The Government maintains that the new treaty with Rwanda and recent developments on the ground mean that, despite the conclusions reached by the Supreme Court, Rwanda is now safe. We heard evidence in support of this view, but more witnesses told us that the problems identified by the Supreme Court could not be resolved so quickly. We note in particular that the UNHCR, whose evidence was considered significant by the Supreme Court, does not consider that Rwanda is now safe. We are not persuaded that Parliament can be confident that Rwanda is now safe. In any event, we consider that the courts are best placed to resolve such contested issues of fact.

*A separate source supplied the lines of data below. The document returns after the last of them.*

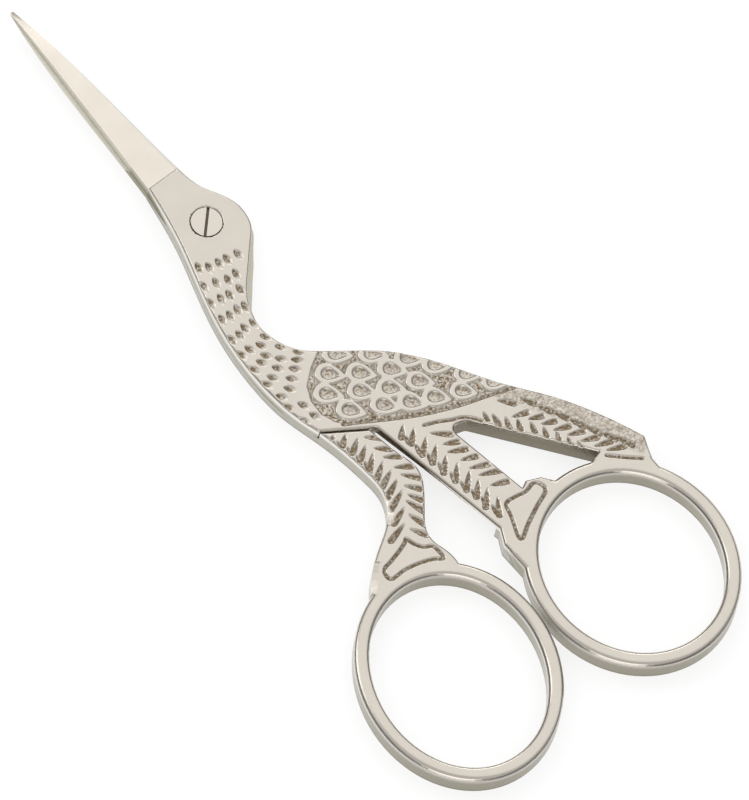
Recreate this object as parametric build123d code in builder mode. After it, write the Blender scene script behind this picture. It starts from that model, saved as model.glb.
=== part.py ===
from build123d import *
from math import cos, hypot, radians, sin
import os

# Stork embroidery scissors, closed. The pivot axis is Z through the origin, the tips point along +Y,
# and the rest face is Z = 0. Millimetres.

# Both halves
thickness = 2.8          # flat face to flat face: head, body, legs and finger rings
lap_gap = 0.04           # between the flat inner faces where one half lies over the other
closing_gap = 0.2        # between the halves' edges where each has its full thickness
edge_break = 0.2         # the chamfer all round both faces

# Blades
blade_reach = 28.6       # pivot axis to the tips
shoulder_reach = 6.1     # pivot axis to the step where the ground blade begins
root_overlap = 3.8       # how far the blade's faces run on inside the head
spine_side = 2.05        # pivot line to the blade's spine at the shoulder
front_edge_side = 2.0    # pivot line to the front blade's cutting edge at the shoulder
rear_edge_side = 2.4     # the same on the rear blade, which shows past the front one's spine
spine_thickness = 1.08   # one blade at its spine, at the shoulder
bevel_width = 0.5        # the ground bevel along the cutting edge
bevel_height = 0.62      # lap plane to the top of the bevel, at the shoulder
tip_width = 0.36         # one blade across its tip

# Head and neck
head_bulge = 3.65        # pivot line to the crown of the head
head_length = 4.3        # pivot axis to the throat below the head
neck_sway = 6.85         # pivot line to the outside of the bent neck
neck_reach = 23.2        # pivot axis to the lower end of the neck's outside
wing_side = 2.65         # pivot line to the upper end of the wing, where the neck's inside ends
wing_reach = 9.9         # and pivot axis to it
neck_overhang = 0.75     # how far the rear half's neck shows past the front one's

# Body and legs
body_reach = 26.3        # pivot axis to the foot of the body, where the legs part
foot_side = 1.1          # pivot line to the foot of the body
leg_gap = 0.62           # between the two legs
front_leg_width = 4.75
window_end = 2.0         # across the blunt upper end of the window between leg and tail
window_end_turn = -17.0  # that end's direction, degrees from +X
leg_undercut = 1.6       # how far in the front leg's underside is bevelled away, on its facing side
leg_edge_at_foot = 1.25  # what is left of the facing edge's height where the legs part
leg_edge = 0.6           # and from there down to the ankle
window_round = 0.6       # the window's two upper corners

# Finger rings: ovals, with the same section all round
rear_ring_length = 20.1  # the hole, along its long axis
rear_ring_width = 16.4
rear_ring_turn = -109.0  # its long axis, degrees from +X
front_ring_length = 19.1
front_ring_width = 17.2
front_ring_turn = -97.0
ring_band = 1.45         # hole to outside
ring_bevel = 0.3         # the chamfers that take off the band's four edges
rear_ring_reach = 50.25  # pivot axis to the ring's centre, along the pivot line
rear_ring_side = 11.3    # and across it
ring_gap = 0.5           # between the closed rings
ring_line_turn = -4.4    # rear ring's centre to the front one's, degrees from +X

# Pivot screw
screw_head_radius = 1.5
screw_head_height = 0.55
screw_radius = 0.95
screw_clearance = 0.05   # radial, where the front half turns on the shank and round the head
thread_clearance = 0.02  # radial, in the rear half, and under the head
slot_width = 0.28
slot_depth = 0.3
slot_turn = -46.0        # the slot's direction as the screw sits, degrees from +Y

overrun = 1.0            # how far a cutting solid passes the face that it opens
far = 60.0               # past every edge of the part, for cuts that take one side of a line

# Worked out
middle = thickness / 2
front_floor = middle + lap_gap / 2
rear_roof = middle - lap_gap / 2


def support(length, width, turn, direction):
    """How far an oval of these half sizes reaches from its centre in a direction."""
    angle = radians(turn - direction)
    return hypot(length * cos(angle), width * sin(angle))


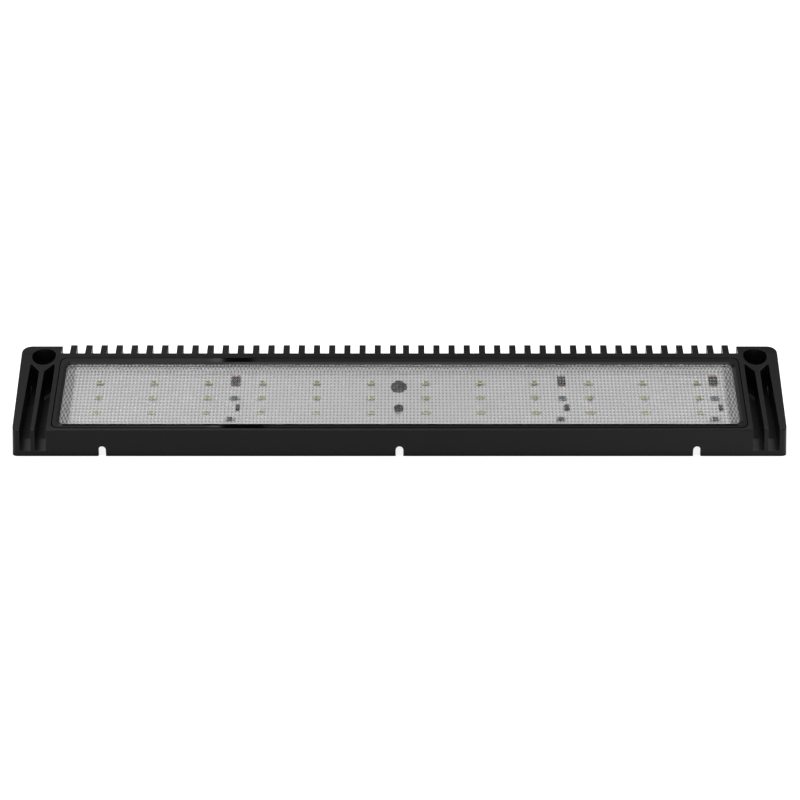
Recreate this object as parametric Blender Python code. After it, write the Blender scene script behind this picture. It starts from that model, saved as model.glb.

By preventing the courts considering any claims that Rwanda is not a safe country, or that there is a risk of refoulement, regardless of what evidence is available, the Bill denies access to the court and to an effective remedy, which is guaranteed by Article 13 ECHR. The weight of the evidence we have heard from those with legal expertise is that, despite the Government’s claims, neither the possibility of a claim for a declaration of incompatibility under section 4 HRA nor of a claim based on compelling evidence of individual circumstances under clause 4 of the Bill are enough to meet the requirements of Article 13.

The Bill disapplies laws that might prevent an individual’s removal to Rwanda, including many of the key provisions of the HRA. The JCHR has previously criticised attempts to disapply section 3 HRA (the obligation to read legislation compatibly with human rights) in respect of certain groups, but this Bill goes further and in relation to decisions to remove to Rwanda would also disapply section 2 HRA (the obligation to take into account European Court of Human Rights case law) and sections 6 to 9 HRA (the duty on public authorities to act compatibly with Convention rights and the right to bring a legal claim and secure a remedy if they do not). This appears to expressly allow for public bodies to act in breach of human rights. It threatens the fundamental principle that human rights are universal and should be protected for everyone.

The Bill cannot prevent someone threatened with removal to Rwanda making an application to the European Court of Human Rights (ECtHR), which has the power to issue ‘interim measures’ telling States to refrain from removing an individual from the jurisdiction while their claim is considered. While there is a body of opinion that disagrees with it, summarised in Chapter 6 of this report, the clear position in international law is that interim measures issued by the Court are binding on the UK. By stating that it is up to Ministers to decide whether to comply with interim measures, the Bill openly invites the possibility of the UK breaching international law.

Concerns have also been raised about the impact of the Bill on Northern Ireland; that it would undermine both the Windsor Framework and the Belfast (Good Friday) Agreement. We call on the Government to provide a full explanation of why it does not accept these concerns before the Bill reaches Report stage in the House of Lords.

Finally, we note that the UK has a reputation for respect for human rights and the rule of law of which we should be proud. Legislation that seeks to disapply or fails to respect international law risks damaging that reputation and encouraging other states who are less respectful of the international legal order.